Pedro e Teresa (11.º 3.ª) — «[Cartas entre Inês e Pedro]» (Bom+)
Escrita, leitura, domínio da técnica de vídeo mostram-se competentes, sem nenhuma falha apontável (embora a «os seguintes doze anos» se deva preferir «os doze anos seguintes»). E, no entanto, perpassa a noção de que não houve especial envolvimento criativo, como se se tratasse de tarefa que havia que cumprir e se resolvesse limpamente, com a destreza habitual dos autores mas sem especial originalidade. A solução de ocupar boa parte das imagens com o texto das cartas, que tem a virtude de nos mostrar que não há erros de redação, é a confissão de falta de tempo para fazer cinema (ao contrário, destaco como boa ideia o separador entre as várias missivas, o momento em que cai o objeto que referencia a carta).

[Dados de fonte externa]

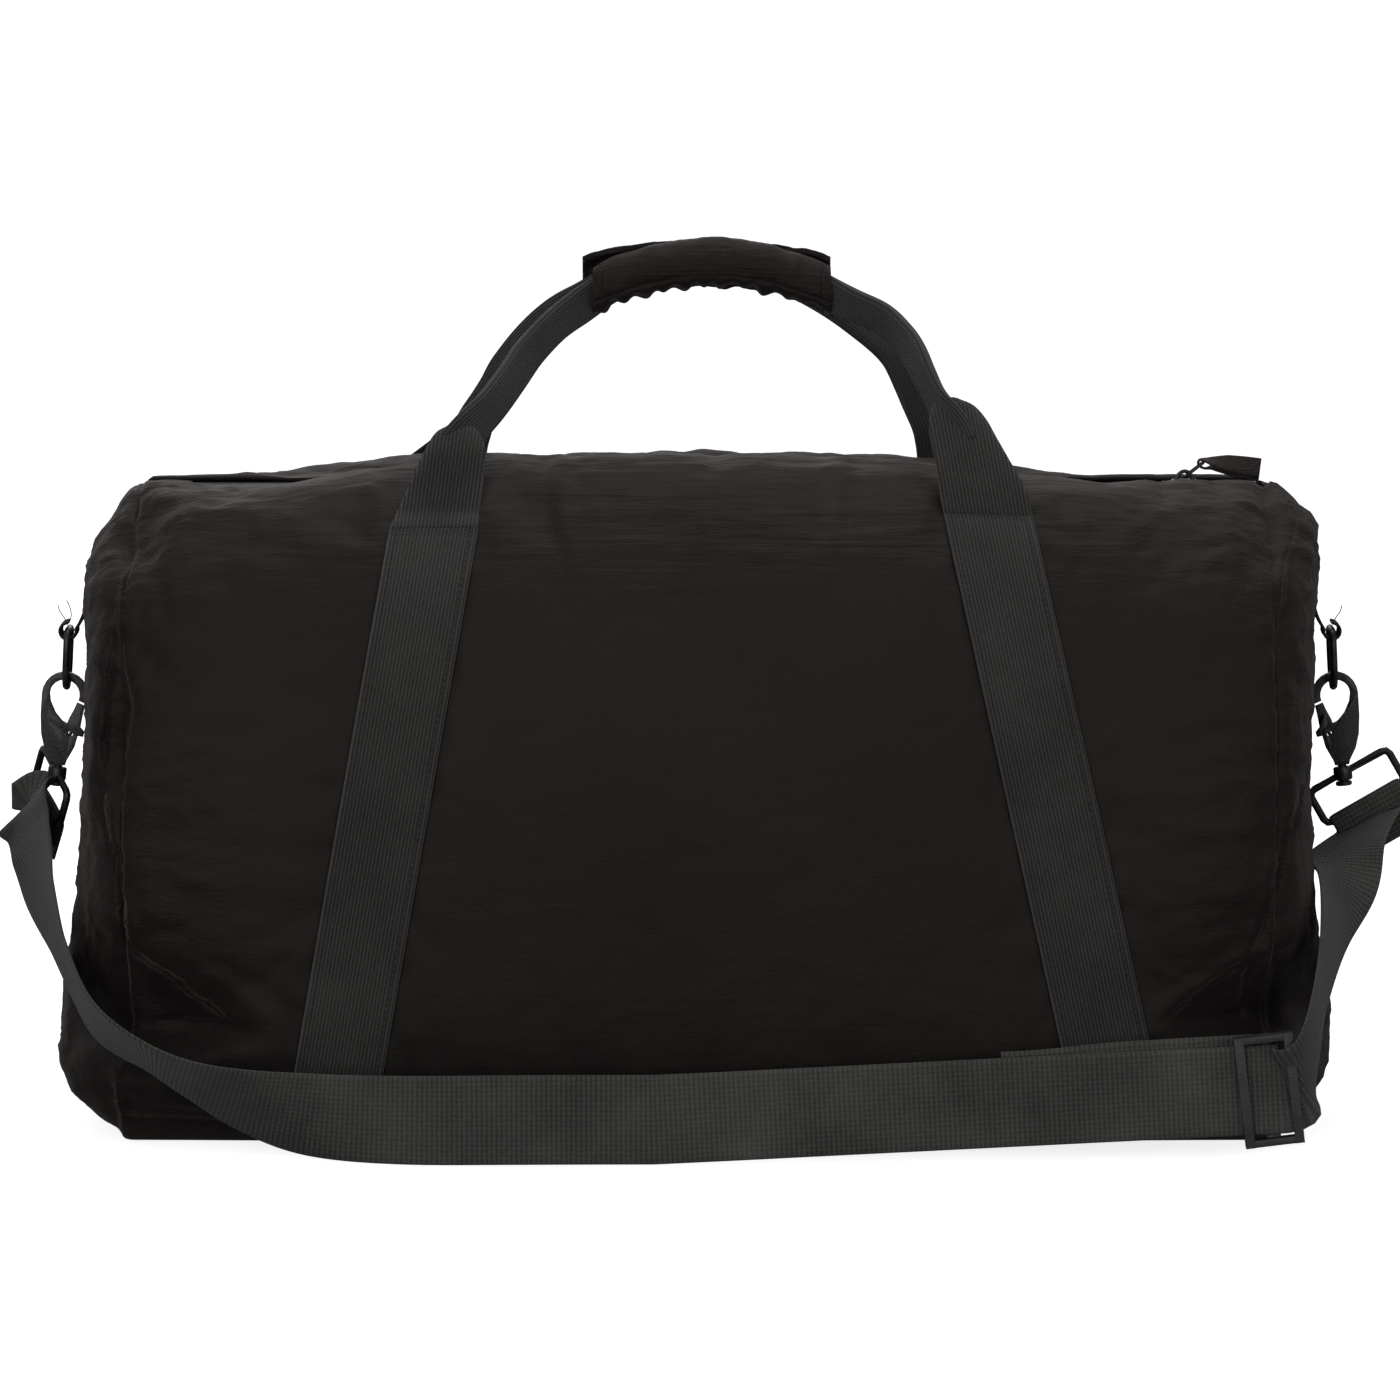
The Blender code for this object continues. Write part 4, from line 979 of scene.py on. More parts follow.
def sewn_strap(node_name, side, x_top, x_low, z_top):
    """Webbing on a long panel. Gives back its top row and its lines of stitching."""
    across = np.linspace(-WEB_W / 2, WEB_W / 2, 25)
    top_arc = upper_arc(z_top + 0.0012)
    arcs = np.append(np.arange(STRAP_START_ARC, top_arc, 0.0022), top_arc)
    middle = strap_x(section_at(arcs)[1], x_top, x_low)
    grid, normal = skin_frame(middle[:, None] + across, arcs[:, None], side)
    off = shell_offset(grid, normal)
    soft = off.copy()
    for _ in range(10):
        soft[1:-1] = (soft[:-2] + 2 * soft[1:-1] + soft[2:]) / 4
        soft[:, 1:-1] = (soft[:, :-2] + 2 * soft[:, 1:-1] + soft[:, 2:]) / 4
    # the webbing lies on the crests of the cloth
    lie = smooth_rows(np.maximum(soft, off) * 0.6 + soft * 0.4 + 0.0003 + WEB_T / 2, 2)
    lie[-3] -= 0.0005
    grid = grid + normal * lie[..., None]
    edges = (-STITCH_EDGE, STITCH_EDGE)
    piece = webbing(node_name + "_webbing", grid, normal, HANDLE_WEB, along=arcs - arcs[0],
                    across=across, grooves=edges)
    fit(piece, "bag", node_name)
    lines = []
    for place in edges:
        j = int(np.argmin(np.abs(across - place)))
        lines.append((grid[:, j] + normal[:, j] * (WEB_T / 2 - 0.0002), normal[:, j]))
    cross = normal[-3, 1:-1]
    lines.append((grid[-3, 1:-1] + cross * (WEB_T / 2 - 0.0001), cross))
    return grid[-1], lines


strap_tops, thread_lines = {}, []
for row in SEWN_STRAPS:
    strap_tops[row[0]], new_lines = sewn_strap(*row)
    thread_lines += new_lines
fit(stitches("strap_stitching", thread_lines), "bag")


# ---------------------------------------------------------------- carry handles
def fold_section():
    """Section of webbing folded lengthwise, in half widths and half thicknesses."""
    rows = [(-1.0, 0.10), (-1.02, 0.55), (-0.97, 0.92), (-0.86, 1.0)]
    rows += [(a, 1.0 + 0.10 * math.cos(a * 1.5)) for a in np.linspace(-0.7, 0.7, 9)]
    rows += [(0.86, 0.98), (0.95, 0.80), (1.01, 0.42), (1.02, 0.0),
             (1.01, -0.42), (0.95, -0.80), (0.86, -0.98)]
    rows += [(a, -1.0 - 0.06 * math.cos(a * 1.5)) for a in np.linspace(0.7, -0.7, 9)]
    rows += [(-0.86, -1.0), (-0.97, -0.92), (-1.02, -0.55), (-1.0, -0.10),
             (-0.72, -0.05), (-0.72, 0.05)]
    return np.array(rows)


def folded_strand(name, knots):
    path = np.array(spline(knots, 12))
    path[:, :3] /= 1000
    path[:, 4:] /= 1000
    path, along = dense(path, 0.0016)
    middle = smooth_rows(path[:, :3], 6)
    tangent = unit(np.gradient(middle, axis=0))
    forward = np.array([0, -1.0, 0])
    face = unit(forward - tangent * (tangent @ forward)[:, None])
    up = np.cross(face, tangent)
    up *= np.sign(up[:, 2] + up[:, 0] * 1e-3)[:, None]
    roll = np.radians(smooth_rows(path[:, 3], 4))[:, None]
    width = up * np.cos(roll) + face * np.sin(roll)
    normal = np.cross(tangent, width)
    wobble = np.array([noise.noise(Vector((s * 55.0, len(name) * 1.7, 0.3))) for s in along])
    half_width = path[:, 4] * (1 + 0.05 * wobble)
    half_thick = path[:, 5] * (1 + 0.08 * wobble[::-1])
    section = fold_section()
    verts = (middle[:, None]
             + width[:, None] * (section[None, :, 0] * half_width[:, None])[..., None]
             + normal[:, None] * (section[None, :, 1] * half_thick[:, None])[..., None])
    count, last = len(section), (len(middle) - 1) * len(section)
    faces = []
    for i in range(0, last, count):
        for j in range(count):
            j2 = (j + 1) % count
            faces.append((i + j, i + j2, i + count + j2, i + count + j))
    faces.append(tuple(range(count - 1, -1, -1)))
    faces.append(tuple(last + j for j in range(count)))
    piece = mesh_obj(name, verts.reshape(-1, 3), faces, HANDLE_WEB)
    set_web(piece, sheet(along[:, None], section[None, :, 0] * 0.0093, 0.0))
    return piece


def handle_foot(name, rows, start, side):
    """Flat foot going on from the sewn webbing; its sides fold away towards the top."""
    left, right, depth, height = np.array(spline(rows, 8)).T / 1000
    path, along = dense(
        np.stack([(left + right) / 2, depth, height, (right - left) / 2], axis=1), 0.0011)
    middle_x, depth, height, half = path.T
    cols = 25
    c = np.linspace(-1, 1, cols)
    # where it narrows, its edges turn inwards
    turn = smoothstep((WEB_W / 2 - half) / 0.007)[:, None] * 0.0030 * np.abs(c) ** 4
    # the top edge is folded back
    fold = smoothstep((along - along[-1] + 0.006) / 0.006)[:, None]
    grid = sheet(middle_x[:, None] + half[:, None] * c,
                 side * (depth[:, None] - turn - fold ** 2 * 0.0016),
                 height[:, None] - fold ** 3 * 0.0012 * c ** 2)
    near_start = (1 - smoothstep(along / 0.010))[:, None, None]
    grid = grid + (start - grid[0])[None] * near_start
    normal = sheet_normals(grid)
    normal *= np.sign(normal[..., 1] * side)[..., None]
    piece = webbing(name, grid, normal, HANDLE_WEB)
    # the ribs run straight on and are cut off where the sides fold away
    start_x, end_x = grid[0, cols // 2, 0], grid[-1, cols // 2, 0]
    x, _, z = read_vectors(piece, "co").T
    lean = np.interp(z, height, np.linspace(0, (end_x - start_x) * 0.55, len(height)))
    set_web(piece, sheet(z, x - start_x - lean, 0.0))
    return piece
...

Eduardo, Francisco, Miguel (11.º 3.ª) — «[Amores de Manuel Inês Joana Pedro]» (Bom+)
Vídeo mostra planificação, trabalho, domínio técnico, embora sem arriscar muito em efeitos ou estrutura de montagem complexa. Textos de narração e de monólogos muito bem escritos (no entanto: «era apaixonado» > «estava apaixonado»). Leitura em voz alta no ritmo certo por Eduardo (certa lentidão, certo escandir das frases são corretos, é mesmo essa a forma que deve usar a locução em televisão). Boa representação por Francisco (no entanto: um «e» seguido de pausa a tentar lembrar-se do texto, pareceu-me; e, ainda, na primeira cena, não totalmente disfarçada procura de leitura do texto ao longe). Solução do ecrã sem imagem aquando da narração é aceitável (económica, é claro, mas coerente porque usada sempre); no fundo, a estrutura corresponde a cinco atos-cenas de uma peça de teatro que fosse filmada, ligados por comentário em off. Talvez tivesse sido possível encontrar alusões mais explícitas ao mito Inês/Pedro (não sendo aspeto obrigatório no regulamento do concurso, seria decerto fator de valorização).